Other statements of support for the amendments included the need to cultivate domesticated bees to counteract their plummeting population due to the enigmatic “colony collapse disorder”, the prospect of carbon emission reduction by eating locally grown produce, and, according to lifelong San Diego resident Oliver E. Owen III, 71, the simple enjoyment of “great critters. They relax you. Your blood pressure goes down, you don't drink as much. And they have personalities. I'm here strictly to support this thing on the basis of camaraderie of animals. That's all.”
Laura Hershey of the Goat Justice League gave a brief demonstration on how to pasteurize goat’s milk on a stovetop in thirty minutes.
Leslie Goldman brought in a sprig of perennial arundo grass, which, he said, grows abundantly in local canyons and is useful as goat feed.
After public comment, City Councilmembers gave individual statements of support and asked remaining questions before the amendments went to vote.
“I'm so thrilled that you all are here,” said Councilman Todd Gloria. “These are my people. There are so many District 3 residents who are here who have wanted this for years.”
Gloria first became aware of the “animal husbandry issue” in May 2009, when North Park resident Kaya de Barbaro of a cooperative home and garden known as The Roost (read more about co-op houses, including the Roost, here) talked with him at Lestat's in Normal Heights during a "Coffee With the Councilmember" meeting regarding a citation her residence received for raising chickens.
“I wasn't sure if we could do anything about it,” said Gloria. “Through our community garden effort, which started I think the very first meeting that I chaired in December of 2008, we got this ball started. We got that done and then other folks started to bring up other issues about bees, goats, other issues, more complex than the community garden issue. What I want to point out, Mr. Young, is it took us nearly three years to do the community garden ordinance. This one only took about 10 months or so I think."
Joyce later noted that part of the reason for the ordinance's expediency was that the grant would expire after today.
"Healthy living depends on access to healthy food," said District 1 Councilwoman Sherri Lightner. "We have heard plenty of testimony to that. That is why the urban agriculture movement continues to grow in popularity and why the City actually sought out this grant to encourage urban agriculture. Done correctly, urban agriculture helps to teach children about healthy food options, critical to combat childhood obesity. [It's] also a great way to make fresh fruits and vegetables available at reasonable prices to neighborhoods who do not now have access to them and it helps to build a sense of community where none existed before."

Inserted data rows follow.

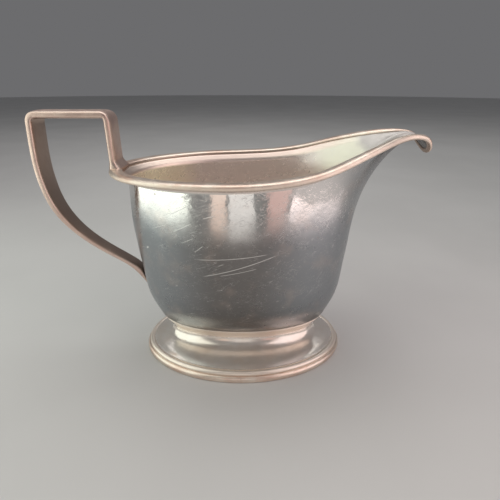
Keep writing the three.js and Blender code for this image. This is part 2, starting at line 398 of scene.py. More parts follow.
def make_bowl(finish):
    outside = bowl_outside()
    normals = grid_normals(outside)
    outside = wavered(outside, normals)
    inside = (outside - normals * SHEET)[::-1]
    floor_out = [drawn_in(outside[0], share) for share in FLOOR_SHARES]
    floor_in = [drawn_in(inside[-1], share) for share in FLOOR_SHARES[::-1]]
    rings = [*floor_out, *outside, *inside, *floor_in]
    marks = bowl_marks(len(rings), len(floor_out) + len(outside))
    finish_piece(grow_rings(rings, marks), "bowl_shell", "bowl", finish)


# ---------- border round the mouth ----------

BORDER_SIDES = 32
BORDER_PAINTED_SHADE = 0.75  # how far the border's underside and its inner edge are darkened by painted shade
SHADED_UNDERSIDE = (0.3, 0.8)
SHADED_INNER_EDGE = (0.88, 0.98)
BORDER_TIP = (61, 66)  # along the jug, where the painted shade under the tip is darker still
TIP_UNDERSIDE = (0, 0.5)
WEAR_AND_HIGHLIGHT_LEAN = 0.4  # how far over its top the border's cream mark reaches, partly wear and partly a painted highlight, in radians


def border_depth(at):
    lip_depth = LIP_BORDER_THICKNESS * min(at.width / LIP_WIDTH, 1)
    return mix(BORDER_THICKNESS, lip_depth, at.flare)


def make_rim_border(finish):
    rings, wear_and_highlight, shade = [], [], []
    tip = np.array([smoothstep(*BORDER_TIP, at.edge[0]) for at in MOUTH])
    for side in range(BORDER_SIDES + 1):
        turn = 2 * math.pi * side / BORDER_SIDES
        across = 0.5 * (1 - squared(math.cos(turn), BORDER_SQUARENESS))
        rise = 0.5 * squared(math.sin(turn), BORDER_SQUARENESS)
        ring = [off_edge(at, at.width * across, border_depth(at) * rise) for at in MOUTH]
        rings.append(np.array(ring))
        # Cream over the border's top: partly wear, partly a painted highlight.
        wear_and_highlight.append(np.full(SEATS, max(math.cos(turn + WEAR_AND_HIGHLIGHT_LEAN), 0.0)))
        # Painted shade along the border's underside and inner edge, darker still under the tip.
        below = -math.sin(turn)
        underside_and_edge_shade = max(smoothstep(*SHADED_UNDERSIDE, below), smoothstep(*SHADED_INNER_EDGE, across))
        shade.append(np.maximum(tip * smoothstep(*TIP_UNDERSIDE, below), BORDER_PAINTED_SHADE * underside_and_edge_shade))
    bm = grow_rings(rings, {"wear_and_highlight": wear_and_highlight, "shade": shade})
    finish_piece(bm, "rim_border_bead", "rim_border", finish)


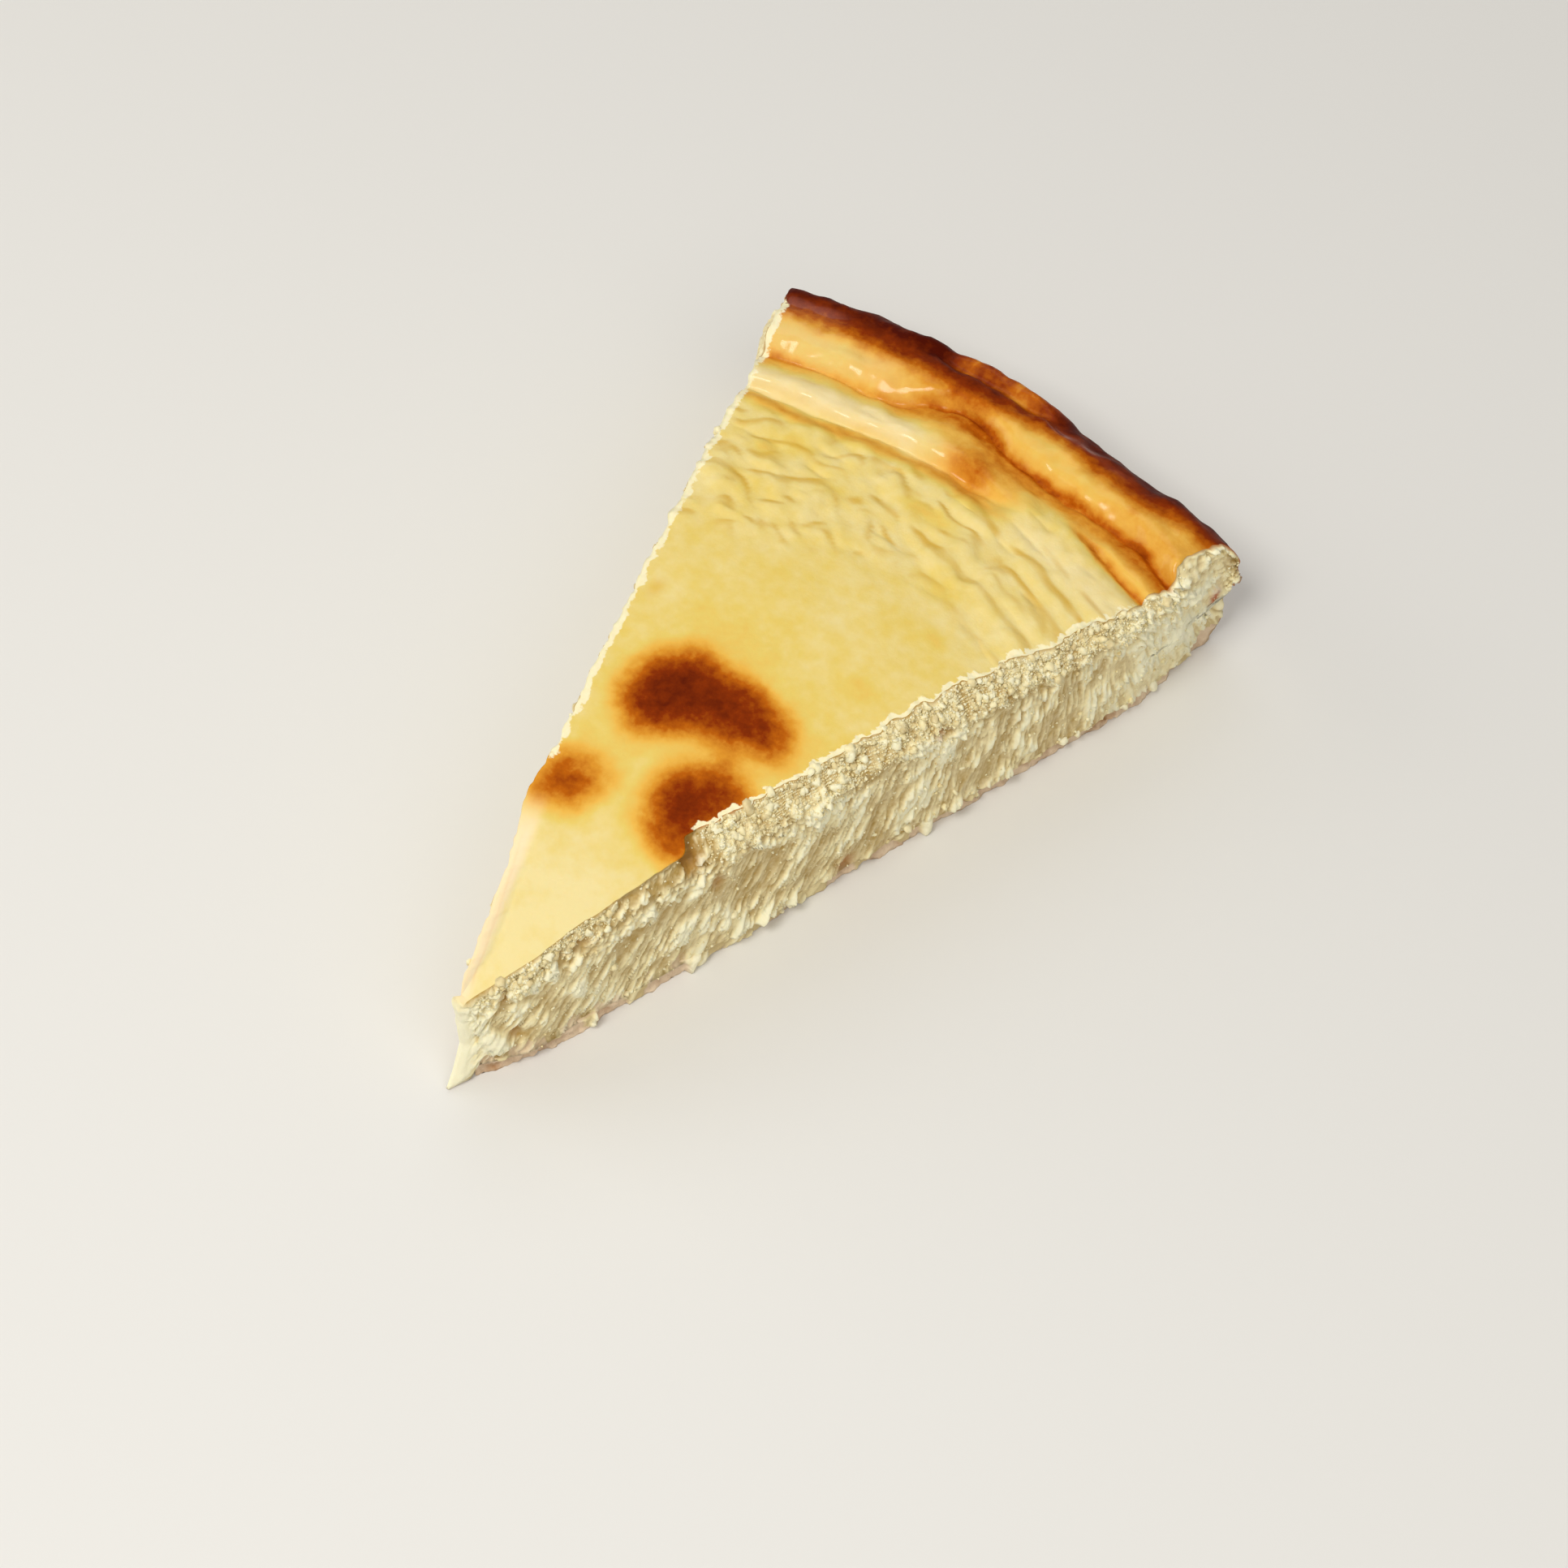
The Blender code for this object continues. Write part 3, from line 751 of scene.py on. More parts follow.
def tip_sweep(station, height):
    """How far the end of the slice lies back at a height, fading with the distance from the tip."""
    return np.interp(height, *TIP_SWEEP) * (1.0 - ramp(station, TIP_RADIUS, TIP_SWEEP_LENGTH))


def dragged(radius, height):
    """1 where filling was dragged down over the pastry at the front cut."""
    ragged = waves(drawn(radius, height) / (1.0, SMEAR_RAGGED_STRETCH, 1.0), SMEAR_RAGGED, 3, 65.0)
    share = np.zeros_like(radius)
    for middle, bottom, width in SMEARS:
        spread = width / 2.0 + SMEAR_WIDENING * (height - bottom) - np.abs(radius - middle)
        inside = np.minimum(spread, SMEAR_STEEPNESS * (height - bottom)) + ragged
        share = np.maximum(share, ramp(inside, -SMEAR_SOFTNESS, SMEAR_SOFTNESS))
    return share


def drawn(radius, height):
    """Place on a cut, with the leaning strokes of the knife set upright."""
    return np.stack([radius - np.interp(radius, *STREAK_LEAN) * height, height, 0.0 * radius], axis=-1)


def curds(points, shift, taper=0.0):
    """Uneven curds packed together, from 0 between them to 1 on the tallest.

    With a taper the curds are flecks that stand out at their lower end and thin out upwards.
    """
    heights = np.zeros(len(points))
    for number, place in enumerate(points):
        place = Vector(place) + Vector((shift, shift, shift))
        swayed = place + 0.35 * noise.noise_vector(1.7 * place)
        distances, centres = noise.voronoi(swayed)
        own = 0.5 + 0.75 * noise.cell(7.3 * centres[0])
        dome = math.sqrt(max(1.0 - (distances[0] / 0.7) ** 2, 0.0))
        up = (swayed - centres[0]).y / FLECK_REACH
        heights[number] = dome * min(max(own, 0.0), 1.0) * (1.0 - taper * min(max(up, FLECK_TOE), 1.0))
    return heights


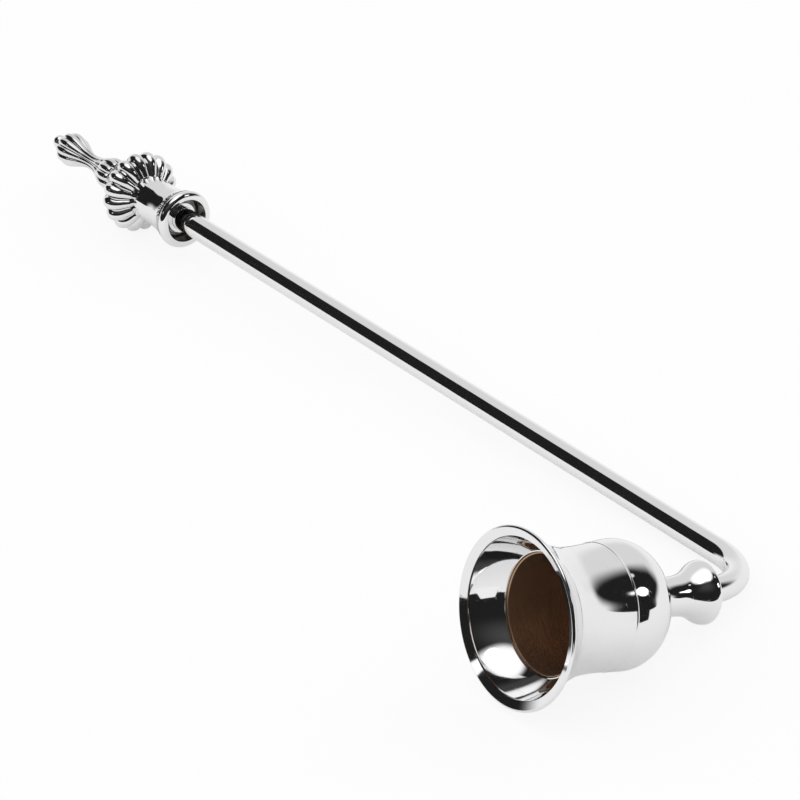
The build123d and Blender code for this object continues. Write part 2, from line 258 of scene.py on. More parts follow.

“My grandfather was born and raised on a farm,” said District 6 City Councilwoman Lorie Zapf. “I was slave labor to my grandpa and I didn't know it because it was fun, you know. So we would go out and get a salad; We would just go out to the garden…things have changed now… [the] little tomatoes we have growing, my kid thinks it's a miracle. It is a miracle. There is something growing. So, I'm really glad to see this.”
“Just imagine if you - all of the other issues in your neighborhood that you came down here and advocated like you have on this issue - just imagine how much better your community would be,” said District 4 Councilman and City Council President Tony Young. “This is a great example of how government can be supportive of the things that are important to you.”
The mood was festive in the corridors of City Hall after the amendments had passed to the apparent delight of the Council and the ninety or so people who had shown up in support as many of them posed for victory photos outside the chamber.